◆ **The data**:
* BEGIN *

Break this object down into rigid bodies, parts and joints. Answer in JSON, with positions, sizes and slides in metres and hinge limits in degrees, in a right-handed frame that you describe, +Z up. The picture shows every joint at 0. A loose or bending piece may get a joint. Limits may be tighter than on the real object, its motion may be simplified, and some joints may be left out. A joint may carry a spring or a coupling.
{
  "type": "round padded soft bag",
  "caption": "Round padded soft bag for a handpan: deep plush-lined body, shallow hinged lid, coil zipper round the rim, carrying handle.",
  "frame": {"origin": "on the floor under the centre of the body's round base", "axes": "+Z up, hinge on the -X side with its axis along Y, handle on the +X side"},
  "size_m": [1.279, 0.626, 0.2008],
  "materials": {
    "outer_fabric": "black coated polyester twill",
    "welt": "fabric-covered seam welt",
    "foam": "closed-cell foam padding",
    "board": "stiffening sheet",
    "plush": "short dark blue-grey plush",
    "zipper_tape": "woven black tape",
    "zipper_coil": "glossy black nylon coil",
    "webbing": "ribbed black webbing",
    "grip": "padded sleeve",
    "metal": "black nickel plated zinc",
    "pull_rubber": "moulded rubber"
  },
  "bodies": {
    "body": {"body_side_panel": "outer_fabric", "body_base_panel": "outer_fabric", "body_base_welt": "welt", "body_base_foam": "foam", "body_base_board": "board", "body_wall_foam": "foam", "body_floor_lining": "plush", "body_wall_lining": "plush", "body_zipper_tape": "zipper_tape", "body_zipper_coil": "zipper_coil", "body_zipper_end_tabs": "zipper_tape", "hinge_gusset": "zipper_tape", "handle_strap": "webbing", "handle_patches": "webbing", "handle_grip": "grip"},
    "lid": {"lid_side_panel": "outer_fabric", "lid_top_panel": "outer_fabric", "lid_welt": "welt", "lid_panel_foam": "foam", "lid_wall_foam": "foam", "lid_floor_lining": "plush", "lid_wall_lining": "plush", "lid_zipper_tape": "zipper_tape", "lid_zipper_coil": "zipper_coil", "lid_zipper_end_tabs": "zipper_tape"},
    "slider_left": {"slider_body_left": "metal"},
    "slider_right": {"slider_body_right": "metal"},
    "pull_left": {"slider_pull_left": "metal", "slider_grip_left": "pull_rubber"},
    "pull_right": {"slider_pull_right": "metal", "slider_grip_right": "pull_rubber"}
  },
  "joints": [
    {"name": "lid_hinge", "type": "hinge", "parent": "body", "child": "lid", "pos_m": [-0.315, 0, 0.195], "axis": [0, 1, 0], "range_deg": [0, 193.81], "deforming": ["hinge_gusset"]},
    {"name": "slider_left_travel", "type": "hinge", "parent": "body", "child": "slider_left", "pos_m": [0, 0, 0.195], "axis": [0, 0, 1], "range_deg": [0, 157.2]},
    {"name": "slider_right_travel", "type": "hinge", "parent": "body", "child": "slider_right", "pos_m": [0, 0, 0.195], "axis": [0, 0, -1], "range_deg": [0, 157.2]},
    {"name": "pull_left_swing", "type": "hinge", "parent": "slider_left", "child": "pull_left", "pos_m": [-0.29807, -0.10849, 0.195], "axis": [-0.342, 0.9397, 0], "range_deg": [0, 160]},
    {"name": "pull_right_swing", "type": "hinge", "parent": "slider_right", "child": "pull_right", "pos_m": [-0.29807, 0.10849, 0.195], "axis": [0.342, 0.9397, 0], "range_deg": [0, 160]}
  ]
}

* END *
* BEGIN *

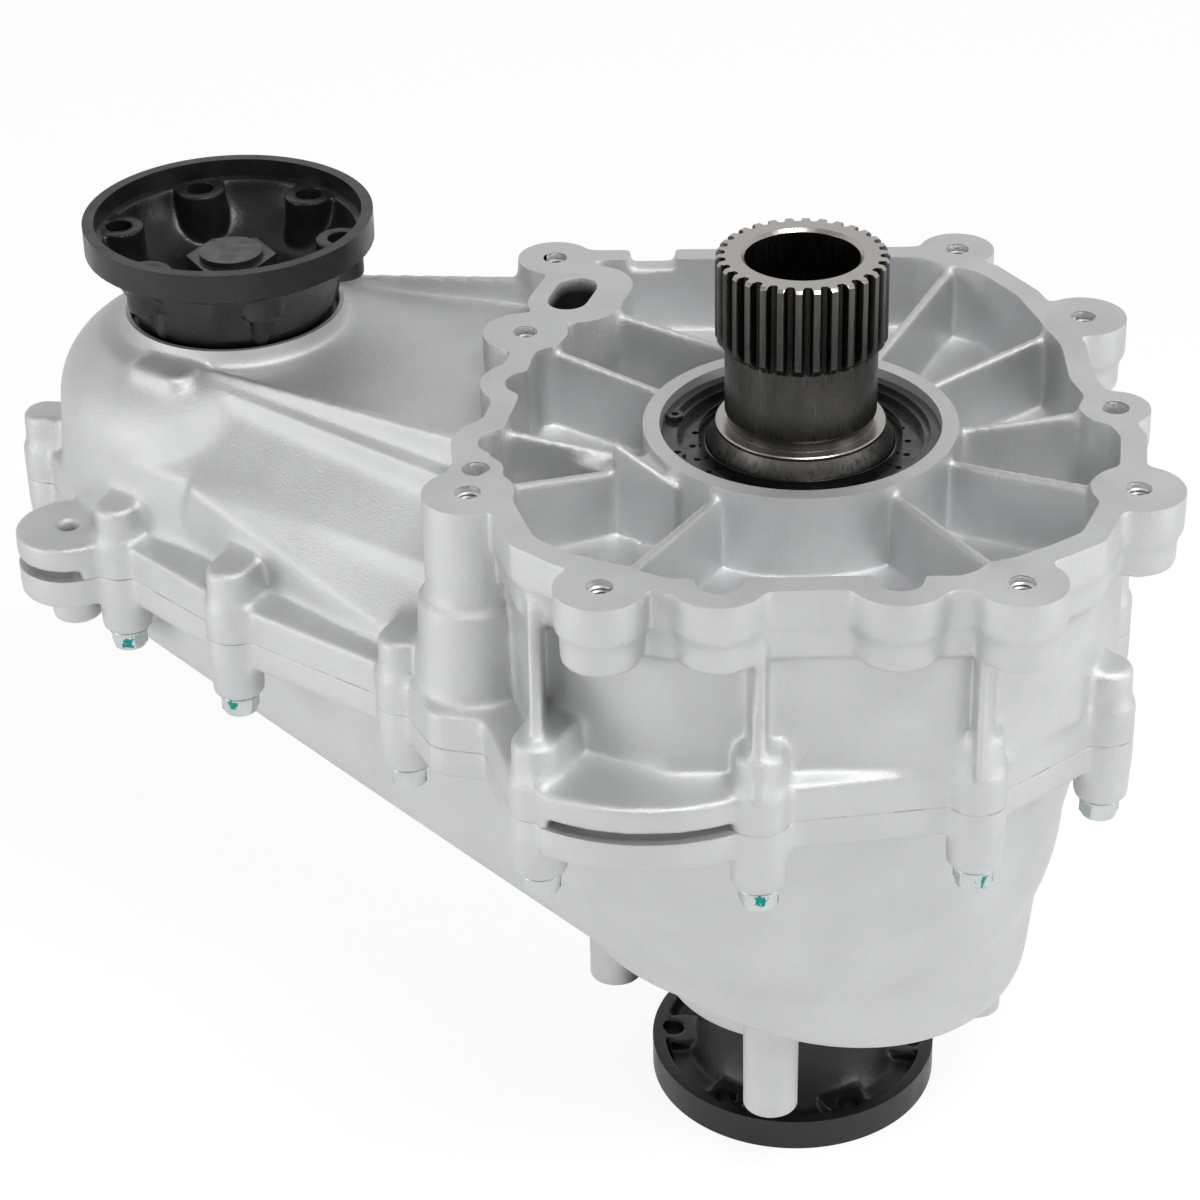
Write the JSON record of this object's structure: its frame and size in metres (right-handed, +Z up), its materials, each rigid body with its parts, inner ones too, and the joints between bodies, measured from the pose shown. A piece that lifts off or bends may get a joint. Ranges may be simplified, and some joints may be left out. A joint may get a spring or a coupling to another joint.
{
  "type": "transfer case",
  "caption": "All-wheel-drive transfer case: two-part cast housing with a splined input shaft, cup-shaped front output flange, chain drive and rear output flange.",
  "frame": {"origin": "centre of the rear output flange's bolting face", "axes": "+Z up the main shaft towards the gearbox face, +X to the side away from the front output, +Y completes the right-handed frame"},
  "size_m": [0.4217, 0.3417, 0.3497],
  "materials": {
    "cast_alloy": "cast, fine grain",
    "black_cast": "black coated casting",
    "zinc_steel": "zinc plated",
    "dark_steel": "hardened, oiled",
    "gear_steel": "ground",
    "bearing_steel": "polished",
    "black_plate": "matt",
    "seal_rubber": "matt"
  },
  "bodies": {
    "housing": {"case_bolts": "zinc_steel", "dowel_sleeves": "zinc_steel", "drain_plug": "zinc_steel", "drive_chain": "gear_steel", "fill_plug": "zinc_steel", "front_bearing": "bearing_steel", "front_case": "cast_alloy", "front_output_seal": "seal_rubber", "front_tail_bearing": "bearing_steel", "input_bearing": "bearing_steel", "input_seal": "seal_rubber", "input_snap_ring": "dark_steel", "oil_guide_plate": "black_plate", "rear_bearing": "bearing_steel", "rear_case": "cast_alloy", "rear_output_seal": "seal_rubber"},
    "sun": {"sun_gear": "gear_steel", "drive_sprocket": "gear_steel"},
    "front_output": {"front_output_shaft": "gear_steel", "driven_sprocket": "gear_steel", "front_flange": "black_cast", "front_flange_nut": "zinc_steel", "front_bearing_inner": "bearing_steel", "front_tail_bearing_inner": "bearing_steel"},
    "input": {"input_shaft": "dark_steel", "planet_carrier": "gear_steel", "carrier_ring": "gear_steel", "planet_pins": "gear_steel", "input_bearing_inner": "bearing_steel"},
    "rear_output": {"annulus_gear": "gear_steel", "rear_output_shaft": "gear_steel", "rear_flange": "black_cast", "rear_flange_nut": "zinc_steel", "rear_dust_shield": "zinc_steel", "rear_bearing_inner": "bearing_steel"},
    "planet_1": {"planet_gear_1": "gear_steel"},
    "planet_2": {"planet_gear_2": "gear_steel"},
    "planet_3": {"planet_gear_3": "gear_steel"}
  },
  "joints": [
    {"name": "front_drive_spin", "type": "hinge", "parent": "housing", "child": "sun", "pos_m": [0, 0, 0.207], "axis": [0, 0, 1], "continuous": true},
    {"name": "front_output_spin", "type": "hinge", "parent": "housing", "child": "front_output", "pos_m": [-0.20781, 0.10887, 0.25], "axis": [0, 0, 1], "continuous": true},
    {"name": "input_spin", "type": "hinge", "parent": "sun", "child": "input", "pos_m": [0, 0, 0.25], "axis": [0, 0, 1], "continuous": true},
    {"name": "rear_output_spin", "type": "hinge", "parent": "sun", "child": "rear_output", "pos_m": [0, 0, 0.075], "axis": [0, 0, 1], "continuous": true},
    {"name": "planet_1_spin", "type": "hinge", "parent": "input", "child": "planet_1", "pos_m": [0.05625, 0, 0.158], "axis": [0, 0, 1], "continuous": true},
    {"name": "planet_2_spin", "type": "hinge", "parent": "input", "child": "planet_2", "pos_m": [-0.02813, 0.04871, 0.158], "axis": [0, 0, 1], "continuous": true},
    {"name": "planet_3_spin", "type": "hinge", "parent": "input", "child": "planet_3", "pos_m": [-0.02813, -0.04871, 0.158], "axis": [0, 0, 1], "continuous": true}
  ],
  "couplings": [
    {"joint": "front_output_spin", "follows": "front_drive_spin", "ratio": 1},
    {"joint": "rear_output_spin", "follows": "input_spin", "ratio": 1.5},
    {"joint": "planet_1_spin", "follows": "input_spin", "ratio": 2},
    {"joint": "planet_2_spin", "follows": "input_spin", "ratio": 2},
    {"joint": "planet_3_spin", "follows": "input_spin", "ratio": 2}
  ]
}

* END *

◆ **Goal**: From the records above, copy every line that holds the word "rigid".

◆ **Response to this task**:
Break this object down into rigid bodies, parts and joints. Answer in JSON, with positions, sizes and slides in metres and hinge limits in degrees, in a right-handed frame that you describe, +Z up. The picture shows every joint at 0. A loose or bending piece may get a joint. Limits may be tighter than on the real object, its motion may be simplified, and some joints may be left out. A joint may carry a spring or a coupling.
Write the JSON record of this object's structure: its frame and size in metres (right-handed, +Z up), its materials, each rigid body with its parts, inner ones too, and the joints between bodies, measured from the pose shown. A piece that lifts off or bends may get a joint. Ranges may be simplified, and some joints may be left out. A joint may get a spring or a coupling to another joint.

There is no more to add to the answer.